In a 1990 study, Corbetta found that eye movement may be slower if the distract or is presented in one of the patient’s blind fields. Ramachandran studied the idea that there are two pathways from the eye to the brain – – one that travels to the cortex (home to the consciousness or older parts) and one to the new parts. Many people also believe that the idea of perception originates in different parts of the brain. According to Marcel in 1993, parallel pathways are the multiple visual pathways in which the brain (with the cortical and subcortical areas) response to motion. When asked to detect stimulus, the patients used blinking, pointing or verbal ways to acknowledge motion. Blinking occurred more often than pointing, and pointing was more prevalent than verbal reporting.

Recently the issue has been brought to light once again. National Geographic News reported in a Nov 1, 2005 article the mystery of blind sight. They described the condition as a phenomenon that occurs in people who suffer injuries to their primary visual cortex in the brain, which is responsible for sight. According to Christopher Mole, a postdoctoral fellow in philosophy at Washington University in St., Louis, this condition allows people to use visual information that they receive through their eyes even though they do not know of this visual experience. He explains that it is hard to prove within a lab.

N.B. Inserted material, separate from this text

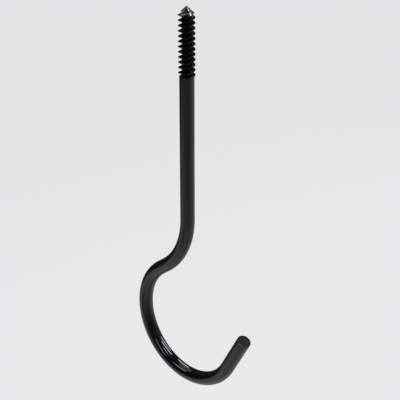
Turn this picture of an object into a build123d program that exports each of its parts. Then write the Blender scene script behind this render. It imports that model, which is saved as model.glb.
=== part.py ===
"""Screw hook: one length of round bar, threaded and pointed at its top end and bent into an open hook below."""

from build123d import *
from math import radians, tan
import os

# Round bar that the whole hook is made from, in millimetres
bar_diameter = 8.0
end_edge_radius = 0.2

# Lag thread rolled on the top end, measured up from the shoulder where it meets the plain shank
thread_length = 37.7
thread_pitch = 2.81
thread_crest_diameter = 9.1
thread_angle = 60.0
crest_land = 0.12
root_land = 0.24
first_crest_height = 0.33
run_out_height = 0.9

# Cone point that cuts across the last turns of the thread
point_angle = 92.0
point_tip_diameter = 0.3

# Bends of the bar, all in the XZ plane, from the shoulder down to the cut end
shank_length = 83.3
neck_bend_radius = 43.95
neck_bend_angle = 52.2
neck_straight_length = 5.2
bowl_inside_diameter = 61.9
bowl_sweep_angle = 203.9
arm_length = 25.2

# Sizes that follow from the ones above
bar_radius = bar_diameter / 2
bowl_bend_radius = bowl_inside_diameter / 2 + bar_radius
crest_radius = thread_crest_diameter / 2
flank_slope = tan(radians(thread_angle / 2))
root_radius = crest_radius - (thread_pitch - root_land - crest_land) / 2 / flank_slope
tip_radius = point_tip_diameter / 2
point_slope = tan(radians(point_angle / 2))

# The tooth's flanks run on below the root into the core, and close half of the root land there
tooth_base = thread_pitch - root_land / 2
tooth_base_radius = root_radius - root_land / 4 / flank_slope
tooth_start_height = first_crest_height - thread_pitch
tooth_length = thread_length + 2 * thread_pitch

# The trimming envelope stands a pitch outside the crests, where its two cones end
envelope_radius = crest_radius + thread_pitch
envelope_run_out = envelope_radius - bar_radius
envelope_cone_height = (envelope_radius - tip_radius) / point_slope

# Right-hand helical tooth on a core, both a pitch too long at each end
with BuildPart() as threaded_end:
    with BuildLine() as tooth_path:
        Helix(thread_pitch, tooth_length, root_radius, center=(0, 0, tooth_start_height))
    with BuildSketch(Plane.XZ.shift_origin((0, 0, tooth_start_height))):
        with BuildLine():
            Polyline(
                (tooth_base_radius, -tooth_base / 2),
                (crest_radius, -crest_land / 2),
                (crest_radius, crest_land / 2),
                (tooth_base_radius, tooth_base / 2),
                close=True,
            )
        make_face()
    sweep(path=tooth_path.line, is_frenet=True)
    with BuildSketch(Plane.XZ):
        with BuildLine():
            Polyline(
                (0, 0),
                (bar_radius, 0),
                (root_radius, run_out_height),
                (root_radius, tooth_length),
                (0, tooth_length),
                close=True,
            )
        make_face()
    revolve(axis=Axis.Z)
    # Trimmed square at the shoulder, with a 45 degree start to the crests, and to the cone point above
    with BuildSketch(Plane.XZ):
        with BuildLine():
            Polyline(
                (0, 0),
                (bar_radius, 0),
                (envelope_radius, envelope_run_out),
                (envelope_radius, thread_length - envelope_cone_height),
                (tip_radius, thread_length),
                (0, thread_length),
                close=True,
            )
        make_face()
    revolve(axis=Axis.Z, mode=Mode.INTERSECT)

# Bar swept along its centreline with its cut end just broken, then joined to the threaded end
with BuildPart() as screw_hook:
    with BuildLine(Plane.XZ) as centreline:
        shank = Line((0, 0), (0, -shank_length))
        neck = JernArc(shank @ 1, shank % 1, neck_bend_radius, -neck_bend_angle)
        slant = PolarLine(neck @ 1, neck_straight_length, direction=neck % 1)
        bowl = JernArc(slant @ 1, slant % 1, bowl_bend_radius, bowl_sweep_angle)
        arm = PolarLine(bowl @ 1, arm_length, direction=bowl % 1)
    with BuildSketch(Plane.XY):
        Circle(bar_radius)
    sweep(path=centreline.line)
    cut_end = screw_hook.faces().filter_by(GeomType.PLANE).sort_by_distance(arm @ 1)[0]
    fillet(cut_end.edges(), radius=end_edge_radius)
    add(threaded_end.part)

screw_hook.part.label = "screw_hook"
os.makedirs("parts", exist_ok=True)
export_step(screw_hook.part, "parts/screw_hook.step")
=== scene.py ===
"""Looks of the black screw hook: its fine mesh, its glossy coating, the stage and the light."""

from math import atan2, cos, hypot, inf, pi, radians, sin, tan

import bmesh
import bpy
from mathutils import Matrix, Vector


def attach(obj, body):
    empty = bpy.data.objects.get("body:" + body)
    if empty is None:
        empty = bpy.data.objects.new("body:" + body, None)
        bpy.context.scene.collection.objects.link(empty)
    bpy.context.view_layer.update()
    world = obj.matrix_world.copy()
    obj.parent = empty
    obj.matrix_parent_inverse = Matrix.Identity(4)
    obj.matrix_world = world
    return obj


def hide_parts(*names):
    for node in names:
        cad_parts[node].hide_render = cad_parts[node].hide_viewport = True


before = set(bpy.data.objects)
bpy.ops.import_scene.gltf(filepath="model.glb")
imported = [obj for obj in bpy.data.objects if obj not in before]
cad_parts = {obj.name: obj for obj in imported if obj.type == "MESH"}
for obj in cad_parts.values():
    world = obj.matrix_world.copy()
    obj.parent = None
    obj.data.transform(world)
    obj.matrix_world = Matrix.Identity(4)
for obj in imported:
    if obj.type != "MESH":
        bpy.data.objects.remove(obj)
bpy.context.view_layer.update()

MM = 0.001

# The bar and its thread, as in the CAD part
BAR_RADIUS = 4.0 * MM
END_EDGE = 0.2 * MM
THREAD_LENGTH = 37.7 * MM
PITCH = 2.81 * MM
CREST_RADIUS = 4.55 * MM
CREST_LAND = 0.12 * MM
ROOT_LAND = 0.24 * MM
FLANK_SLOPE = tan(radians(30.0))
ROOT_RADIUS = CREST_RADIUS - (PITCH - ROOT_LAND - CREST_LAND) / 2 / FLANK_SLOPE
FIRST_CREST = 0.33 * MM
RUN_OUT = 0.9 * MM
POINT_HALF_ANGLE = radians(46.0)
POINT_SLOPE = tan(POINT_HALF_ANGLE)
TIP_RADIUS = 0.15 * MM

# The bends, from the shoulder down to the cut end
SHANK_LENGTH = 83.3 * MM
NECK_RADIUS, NECK_TURN = 43.95 * MM, radians(52.2)
SLANT_LENGTH = 5.2 * MM
BOWL_RADIUS, BOWL_TURN = 34.95 * MM, radians(203.9)
ARM_LENGTH = 25.2 * MM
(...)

Although a series of psychologists at Rice University in Houston, think they may have discovered a way to do so by using electromagnetic stimulation on the brains of people who can see to make them partially or temporarily blind. “The way it works is an electric current inducts into the brain via a magnetic pulse, and that causes a disruption of underlying neurons in the brain,” said Tony Ro, a member of the team. “What this technique allows us to do essentially is in a safe and noninvasive way shut down a portion of the brain temporarily.” Their compelling proof of blind sight was reported to the Proceeding of the National Academy of Science Journal along with their other findings.

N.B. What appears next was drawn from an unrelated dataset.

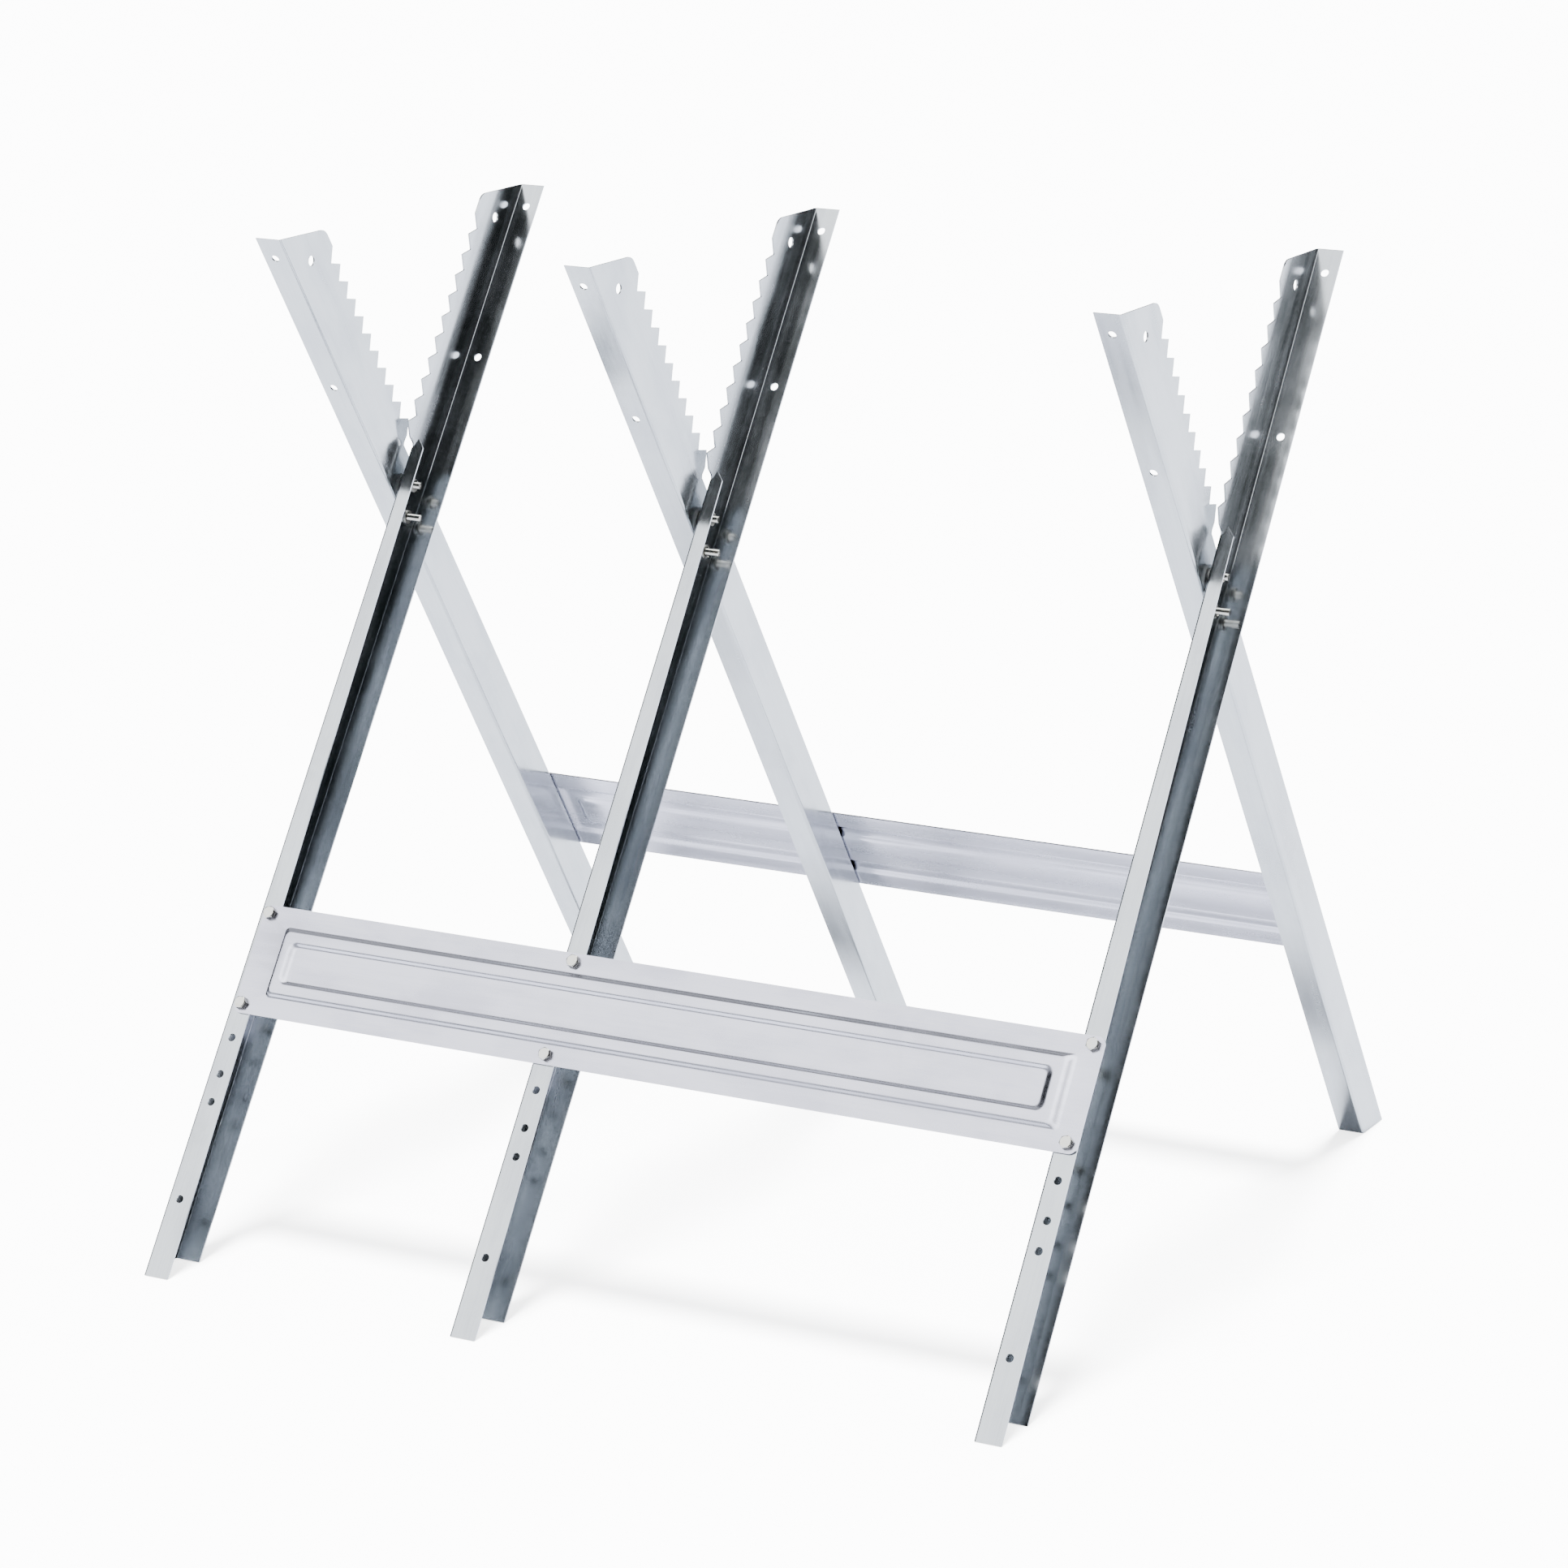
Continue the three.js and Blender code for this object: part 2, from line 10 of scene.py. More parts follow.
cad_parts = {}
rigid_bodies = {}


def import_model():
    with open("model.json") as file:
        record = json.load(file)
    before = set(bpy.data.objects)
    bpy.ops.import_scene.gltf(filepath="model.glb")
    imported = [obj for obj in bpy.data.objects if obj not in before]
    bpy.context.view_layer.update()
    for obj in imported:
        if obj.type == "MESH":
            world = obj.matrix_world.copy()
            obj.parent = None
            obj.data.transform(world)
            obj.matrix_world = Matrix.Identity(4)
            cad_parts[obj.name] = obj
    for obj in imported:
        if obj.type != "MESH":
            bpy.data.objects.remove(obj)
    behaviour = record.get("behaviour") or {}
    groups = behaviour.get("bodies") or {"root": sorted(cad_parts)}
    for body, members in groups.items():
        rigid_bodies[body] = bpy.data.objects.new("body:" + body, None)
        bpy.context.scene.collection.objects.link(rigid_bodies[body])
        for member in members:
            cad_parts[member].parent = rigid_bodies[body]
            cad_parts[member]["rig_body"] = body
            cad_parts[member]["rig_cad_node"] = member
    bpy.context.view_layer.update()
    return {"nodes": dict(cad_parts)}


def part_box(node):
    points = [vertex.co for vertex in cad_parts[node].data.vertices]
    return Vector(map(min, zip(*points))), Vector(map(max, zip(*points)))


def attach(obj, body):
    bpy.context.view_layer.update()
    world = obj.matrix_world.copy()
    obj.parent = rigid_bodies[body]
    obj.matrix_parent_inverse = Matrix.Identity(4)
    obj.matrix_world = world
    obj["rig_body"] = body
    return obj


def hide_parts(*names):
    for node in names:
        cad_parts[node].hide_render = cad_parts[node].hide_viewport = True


bl_info = {
    "name": "Folding Sawhorse",
    "version": (1, 0, 0),
    "blender": (4, 5, 0),
    "location": "View3D > Sidebar > Sawhorse",
    "description": "Legs, embossed braces and zinc fasteners of a folding sawhorse",
    "category": "Object",
}

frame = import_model()

MM = 0.001
SIDES = ("front", "rear")
FRAMES = ("left", "middle", "right")
ROWS = ("upper", "lower")


def centre_of(node):
    low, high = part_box(node)
    return (Vector(low) + Vector(high)) / 2


def measured_lean():
    """The legs' lean from the vertical, from the brace bolts of one leg."""
    high = centre_of("brace_bolt_front_left_upper")
    low = centre_of("brace_bolt_front_left_lower")
    return math.atan2(high.y - low.y, high.z - low.z)


LEAN = measured_lean()

# Edge roundings.
WASHER_EDGE = 0.25 * MM
PLATE_EDGE = 0.3 * MM
HEX_EDGE = 0.18 * MM

# Bolts: heights of heads, and plain lengths under them.
HEX_HEAD = 4 * MM
BRACE_SHANK = 2.5 * MM
PIVOT_SHANK = 10.5 * MM
SUNK_HEAD = 2.5 * MM
SUNK_RADIUS = 5.5 * MM
SUNK_SHANK = 3.0 * MM
ROD_IN_HEX_HEAD = 0.4 * MM
ROD_UNDER_SUNK_FACE = 1.5 * MM
THREAD_CLEARANCE = 0.02 * MM
BORE_CLEARANCE = 0.06 * MM
ROD_SIDES = 28
ROD_TIP = 0.84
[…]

Some other explanations for blind sight are that eye and pointing responses may be mediated by the superior colliculus and/or through the dorsal visual pathway. Motor responses often occur without conscious awareness; the ventral pathway is required for awareness. Another cause for the disease is bilateral lesions of the primary visual cortex. These patients have a response to light to their pupil. It can also be associated with denial of visual loss (or Anton’s syndrome). All of these explanations conclude the idea that we may not know all that is in our mind and what motivates us to behave in certain ways. Therefore, experiments done with blindsight may be significant evidence for epiphenomenalism. It is shown that certain subliminal details may influence our behavior as can any post-hypnotic ones. The greatest fascination with these studies is the patient’s failure to know what is going on. They may be acting randomly, or even invent their own reasons for the behaviors. This draws the conclusion that we may be in less control of our behavior than previously known.

In conclusion, with various teams of psychologists working on treating the condition, it is only acceptable to believe that results may be found in the near future. Those currently with blind sight such as young children may have hope in being cured of this “in the dark” type of disease.